Another annoying thing is the rats. Yes, I know rats are naturally annoying, but here they function as health pickups. The problem is that you can’t remotely grab them, presumably because they’re living creatures and not inanimate objects, but I’d just make the distinction between ‘large’ and ‘small’ things and let me pick up a damn rat while I’m walking and contemplating silent assassinations instead of having to chase rats, stoop, pick up rats. It slows down what could have been a far more fluid and empowering experience. Why can’t I just flick grab a rat while I’m walking, and dig into its belly while I’m contemplating my next kill?

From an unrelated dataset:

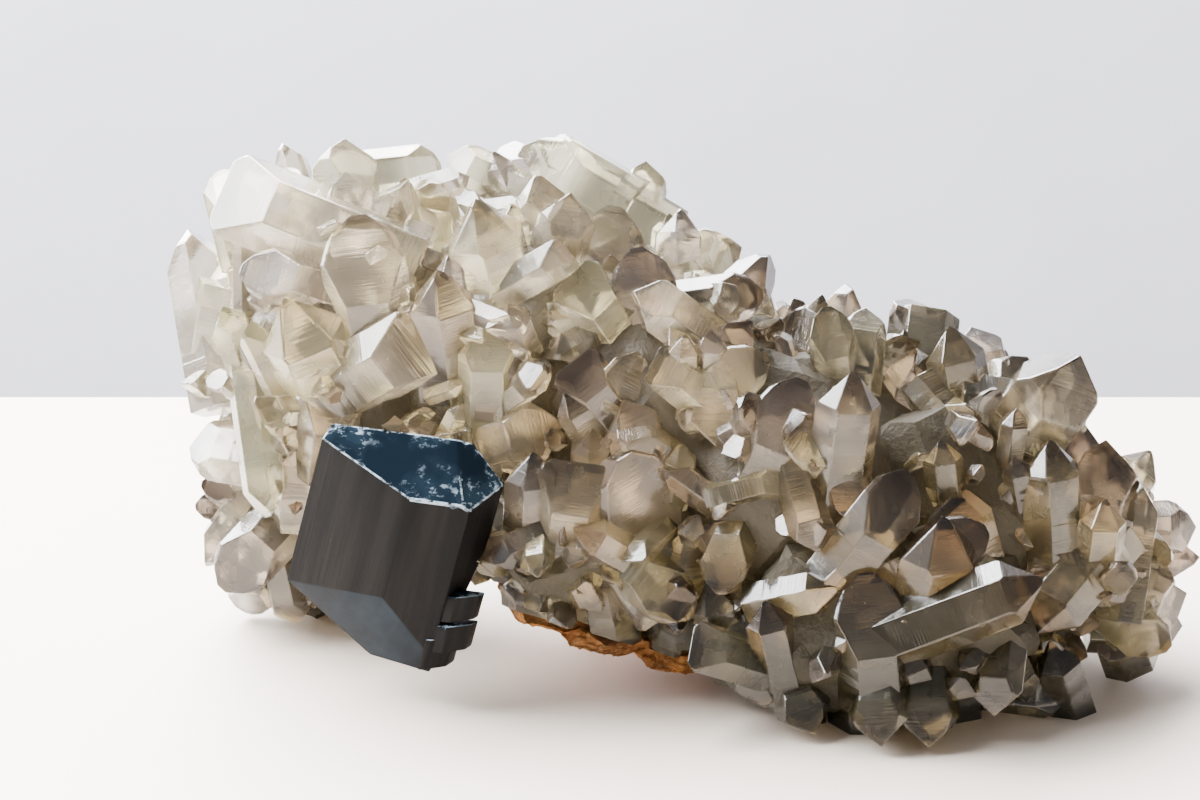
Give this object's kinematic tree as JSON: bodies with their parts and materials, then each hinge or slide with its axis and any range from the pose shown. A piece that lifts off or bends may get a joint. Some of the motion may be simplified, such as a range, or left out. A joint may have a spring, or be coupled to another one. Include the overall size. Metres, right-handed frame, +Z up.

That would feel a lot more like I’m a ‘deadly creature of the night’.

The teleportation, whether to go to a ledge, or to attack an enemy is twitchy, sure, nobody’s hand is perfectly steady, but the game doesn’t allow for this, meaning that rather than aim and go, aim and go, aim and attack, you’re often carefully re-adjusting your aim, slowing things down and making you feel clumsy, destroying the illusion of a smooth stealthy killer flowing and teleporting around the levels taking out enemies.
There is a general lack of flow in the game, and I’m not saying it destroys Vampire, but it takes it from being a fantastic game to being a pretty good game that’s not all it could be. And while we’re talking about occidendum interruptus, I can’t ignore the long loading screens, honestly, they’re painful.
I usually don’t spend this much time mentioning my issues with a game, but I like so much about Vampire, it’s so close to being amazing, that I feel the need to explain why it isn’t, in the hope that Fast Travel Games can make it so.
It’s so damn close.
Vamp Verdict
Vampire: The Masquerade – Justice is an ambitious game set in a beautiful environment offering plenty of gameplay possibilities. It’s a promising start to what could become a great VR franchise, but what could’ve been a sublime experience is hampered by poorly executed mechanics, long loading screens, and, at launch, a few bugs that will frustratingly waste your time.